Monday, August 6, 2007: 4:20 PM
J3, San Jose McEnery Convention Center
We demonstrated that model accuracy of non-standard regression and classification methods (CART and Random Forest) depended on two shape attributes of response patterns, diagonality and threshold strength, for large sample sizes (N=10,000). Diagonality measured how oblique a response pattern is oriented relative to predictor gradients, and threshold strength measured the degree to which a response topology resembles a step. More recently, we tested to see how the relationships between model accuracy and the shape attributes changed with sequentially smaller sample sizes (N=1000, 500, 250, 100, 50, and 25). We sub-sampled four response patterns, a diagonal Gaussian ridge, a non-diagonal Gaussian ridge, a diagonal threshold, and a non-diagonal threshold. We included a kernel smoother analysis (NPMR) to test alongside CART and Random Forest. Using external validation, we calculated the mean AUC, a measure of classification accuracy, and the mean R-sq, a measure of regression accuracy, for models built from 1000 bootstrap replicates at each sample size.
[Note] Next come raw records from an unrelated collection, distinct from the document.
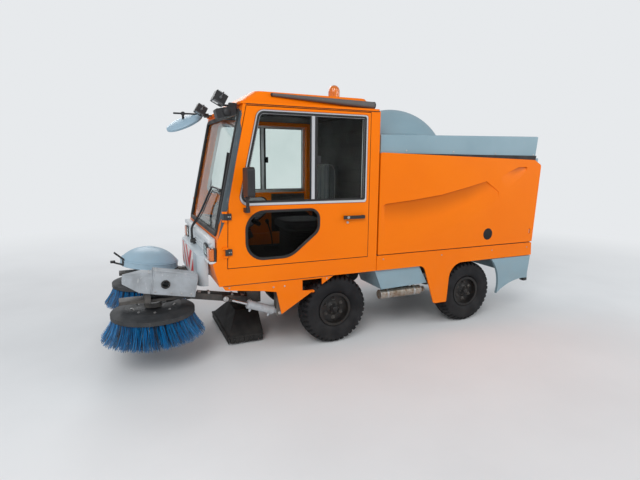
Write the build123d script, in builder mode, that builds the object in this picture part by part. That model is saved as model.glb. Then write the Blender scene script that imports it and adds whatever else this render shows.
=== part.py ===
from build123d import *
import math
import os

# Compact road sweeper, millimetres.
# +X points forwards, +Y to the left and +Z up. The ground is z = 0.
# The origin is on the ground, under the middle of the machine's length and width.
# Lengths named ahead are measured forwards from the front axle.

# Running gear
wheelbase = 1400
tyre_diameter = 585
tyre_width = 175
wheel_inset = 40
rim_radius = 130
rim_flange_radius = 143
rim_wall = 8
rim_width = 140
rim_flange_width = 8
hub_radius = 48
spindle_radius = 18
kingpin_radius = 14
kingpin_inset = 122
kingpin_boss_radius = 28
kingpin_boss_height = 70
fork_thickness = 18
steering_arm_length = 130
axle_beam = 50
rear_tube_radius = 35

# Body
body_half_width = 680
cab_back_ahead = -350
cab_floor_z = 606
cab_floor_thickness = 40
cab_top_z = 1914
cab_wall = 40
door_thickness = 35
door_gap = 6
door_seal_gap = 5
door_flange = 30
door_sill_z = 740
roof_top_z = 2016
roof_skin = 25
glass_thickness = 6
band_top_z = 734
skirt_thickness = 12
frame_ring = 28

# Brushes
brush_ahead = 1420
brush_disc_radius = 295
brush_tip_radius = 370
brush_tip_z = 225
brush_disc_z = 395
brush_disc_thickness = 52
tuft_count = 30
motor_radius = 62
arm_pivot_ahead = 700
arm_pivot_z = 420
carrier_pivot_ahead = 1150
carrier_pivot_z = 505
arm_width = 60
disc_shaft_radius = 16
cylinder_eye_pin = 9
cylinder_inset = 120
arm_to_cylinder = 110

# Hopper
hopper_front_ahead = -372
hopper_back_ahead = -2150
tail_end_ahead = -2199
hopper_bottom_z = 742
hopper_rim_z = 1590
hopper_wall = 20
tub_floor_z = 775
lid_back_z = 1772
lid_front_z = 1738
dome_radius = 460
dome_rise = 250
tailgate_thickness = 30
hinge_pin_radius = 15

# Clearances
seat = 0.3
running = 0.1

# Places that follow from the sizes above
nose_reach = brush_ahead + brush_tip_radius
front_axle_x = (-tail_end_ahead - nose_reach) / 2
rear_axle_x = front_axle_x - wheelbase
tyre_radius = tyre_diameter / 2
axle_z = tyre_radius
wheel_y = body_half_width - wheel_inset - tyre_width / 2
kingpin_y = wheel_y - kingpin_inset
rail_y = body_half_width - 420
rail_width = 60
rail_low_z = 500
rail_top_z = 600
rail_inner = rail_y - rail_width / 2
rail_outer = rail_y + rail_width / 2
cylinder_y = body_half_width - cylinder_inset
brush_y = cylinder_y - arm_to_cylinder
SIDES = (("left", 1), ("right", -1))


def ahead(distance):
    """X of a place so far ahead of the front axle."""
    return front_axle_x + distance


def side_plane(y):
    """Upright plane along the vehicle, y to the left of its middle."""
    return Plane.XZ.offset(-y)


def span(x_low, x_high, y_low, y_high, z_low, z_high, mode=Mode.ADD):
    """Box between two corners."""
    with Locations(((x_low + x_high) / 2, (y_low + y_high) / 2, (z_low + z_high) / 2)):
        return Box(x_high - x_low, y_high - y_low, z_high - z_low, mode=mode)


def placed(points):
    """Outline given ahead of the front axle, moved to its place."""
    return [(ahead(x), z) for x, z in points]


def side_panel(points, y_outer, thickness, side, radii=None):
    """Flat panel on one side of the body, from its outer face inwards."""
    with BuildPart() as panel:
        with BuildSketch(side_plane(side * y_outer)):
            with BuildLine():
                if radii is None:
                    Polyline(*placed(points), close=True)
                else:
                    FilletPolyline(*placed(points), radius=radii, close=True)
            make_face()
        extrude(amount=side * thickness)
    return panel.part


def upright(x, y, z_low, z_high, radius, mode=Mode.ADD):
    """Upright round bar."""
    with Locations((x, y, (z_low + z_high) / 2)):
        return Cylinder(radius, z_high - z_low, mode=mode)


def crossways(x, z, y_low, y_high, radius, mode=Mode.ADD):
    """Round bar across the vehicle."""
    with Locations((x, (y_low + y_high) / 2, z)):
        return Cylinder(radius, y_high - y_low, rotation=(90, 0, 0), mode=mode)


os.makedirs("parts", exist_ok=True)


def save(name, part):
    """Label a finished piece and write it."""
    part.label = name
    export_step(part, f"parts/{name}.step")


# Frame: two rails
rail_front = ahead(860)
rail_back = ahead(-2120)
with BuildPart() as frame:
    for _, side in SIDES:
        low_y, high_y = sorted((side * rail_inner, side * rail_outer))
        span(rail_back, rail_front, low_y, high_y, rail_low_z, rail_top_z)
save("frame", frame.part)

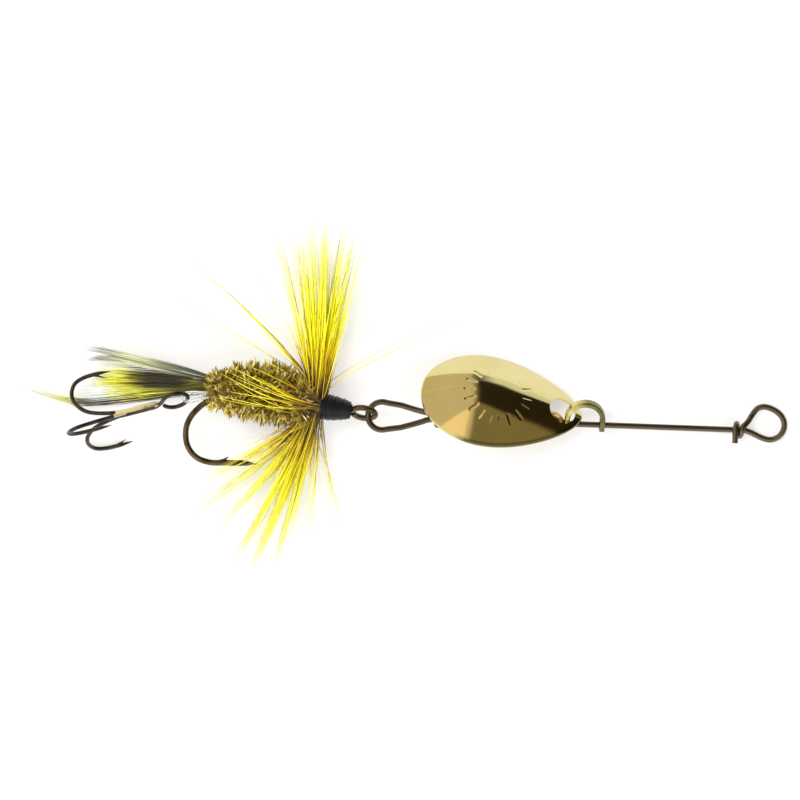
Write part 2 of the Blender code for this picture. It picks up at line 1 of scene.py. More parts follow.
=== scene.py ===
"""Looks of the inline spinner: fine wire work, gold blade, wound thread, chenille and feathers.

Shapes are written in millimetres in the local frame of the part that they belong to:
the shaft's, the fly's, the line loop's or the treble's. Each local frame comes from the joints.
"""
import json
import random
from math import acos, atan2, copysign, cos, degrees, hypot, pi, radians, sin, sqrt

import bmesh
import bpy
from mathutils import Matrix, Vector


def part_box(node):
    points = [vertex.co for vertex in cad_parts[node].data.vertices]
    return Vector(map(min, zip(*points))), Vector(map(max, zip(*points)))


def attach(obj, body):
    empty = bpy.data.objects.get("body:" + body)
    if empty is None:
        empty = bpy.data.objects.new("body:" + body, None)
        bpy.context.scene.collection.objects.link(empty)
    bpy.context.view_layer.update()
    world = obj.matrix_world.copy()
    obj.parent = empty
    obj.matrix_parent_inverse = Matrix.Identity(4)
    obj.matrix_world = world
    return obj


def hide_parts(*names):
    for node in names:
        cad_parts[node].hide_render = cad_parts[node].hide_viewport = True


MM = 0.001
FLY_YAW = -7.0  # degrees, as the fly lies on its link
TREBLE_YAW = 23.4  # degrees from the fly's axis
CLEVIS_MIDDLE_X = -1.54  # the clevis joint, along the shaft

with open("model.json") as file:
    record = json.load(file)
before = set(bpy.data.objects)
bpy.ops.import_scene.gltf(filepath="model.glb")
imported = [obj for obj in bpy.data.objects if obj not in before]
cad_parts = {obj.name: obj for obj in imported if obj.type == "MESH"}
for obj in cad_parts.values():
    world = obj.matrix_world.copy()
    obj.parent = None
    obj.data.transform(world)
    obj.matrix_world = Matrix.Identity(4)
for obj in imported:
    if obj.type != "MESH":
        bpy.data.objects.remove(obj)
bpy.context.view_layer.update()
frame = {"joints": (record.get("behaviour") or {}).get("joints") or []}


# ---- local frames ----
def joint(name):
    """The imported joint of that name."""
    return next(j for j in frame["joints"] if j["name"] == name)


def turned_frame(origin, yaw):
    """Level frame at origin (metres), turned about Z by yaw (degrees)."""
    return Matrix.Translation(Vector(origin)) @ Matrix.Rotation(radians(yaw), 4, "Z")


def shaft_frame():
    """X along the shaft, with its origin at the clevis station."""
    along = Vector(joint("stack_slide")["axis"]).normalized()
    across = Vector((0, 1, 0))
    up = along.cross(across)
    origin = Vector(joint("clevis_spin")["pos_m"]) - along * CLEVIS_MIDDLE_X * MM
    matrix = Matrix((along, across, up)).transposed().to_4x4()
    matrix.translation = origin
    return matrix


SHAFT = shaft_frame()
FLY = turned_frame(joint("fly_swing")["pos_m"], FLY_YAW)
LOOP = turned_frame(joint("loop_flex")["pos_m"], FLY_YAW)
TREBLE = turned_frame(joint("treble_swing")["pos_m"], FLY_YAW + TREBLE_YAW)


# ---- mesh helpers ----
def clamp(value):
    """The value, held between 0 and 1."""
    return min(max(value, 0), 1)


def polar(x, radius, angle):
    """Point at that radius and angle round the X axis."""
    return Vector((x, radius * cos(angle), radius * sin(angle)))


class Shape:
    """Vertices in millimetres and faces, gathered before one mesh is made."""

    def __init__(self):
        self.verts = []
        self.faces = []

    def ring(self, points):
        """Add a row of vertices and return their indices."""
        first = len(self.verts)
        self.verts.extend(Vector(p) for p in points)
        return list(range(first, len(self.verts)))

    def bridge(self, here, there):
        """Quads between two closed rings."""
        count = len(here)
        for k in range(count):
            nxt = (k + 1) % count
            self.faces.append((here[k], here[nxt], there[nxt], there[k]))

    def tube(self, path, radii, sides):
        """Round sweep along path, capped at both ends."""
        if not isinstance(radii, (list, tuple)):
            radii = [radii] * len(path)
        last = len(path) - 1
        normal = None
        rings = []
        for i, point in enumerate(path):
            tangent = (path[min(i + 1, last)] - path[max(i - 1, 0)]).normalized()
            if normal is None:
                normal = tangent.orthogonal()
            normal = (normal - tangent * normal.dot(tangent)).normalized()
            binormal = tangent.cross(normal)
            spots = []
            for k in range(sides):
                angle = 2 * pi * k / sides
                spots.append(point + (normal * cos(angle) + binormal * sin(angle)) * radii[i])
            rings.append(self.ring(spots))
        return self.skin(rings)

    def skin(self, rings):
        """Closed skin over a row of rings, capped at both ends."""
        for here, there in zip(rings, rings[1:]):
            self.bridge(here, there)
        self.faces.append(tuple(reversed(rings[0])))
        self.faces.append(tuple(rings[-1]))
        return self

    def turned(self, profile, segments):
        """Closed profile of (x, radius) points revolved about X."""
        rings = []
        for k in range(segments):
            angle = 2 * pi * k / segments
            rings.append(self.ring([polar(x, r, angle) for x, r in profile]))
        for k in range(segments):
            here = rings[k]
            there = rings[(k + 1) % segments]
            for i in range(len(profile)):
                j = (i + 1) % len(profile)
                self.faces.append((here[i], here[j], there[j], there[i]))
        return self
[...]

For example, the rank order of the mean AUC for each pattern and sample size revealed the dependence of classification Random Forest accuracy on diagonality and threshold strength across sample sizes. Highly diagonal structure at small samples posed the greatest hazard for classification Random Forest with the minimum AUC at 0.6 and the mean AUC for the smallest sample (N=25) at 0.73. We advocate the utility of response pattern shape attributes not only to bring statistical methods closer to true underlying data shapes, but to bring empirical data shapes closer to their theoretical underpinnings. We provide examples of how diagonality and threshold strength can be used to better understand the ecology of response patterns using tree species distribution models for the Pacific United States.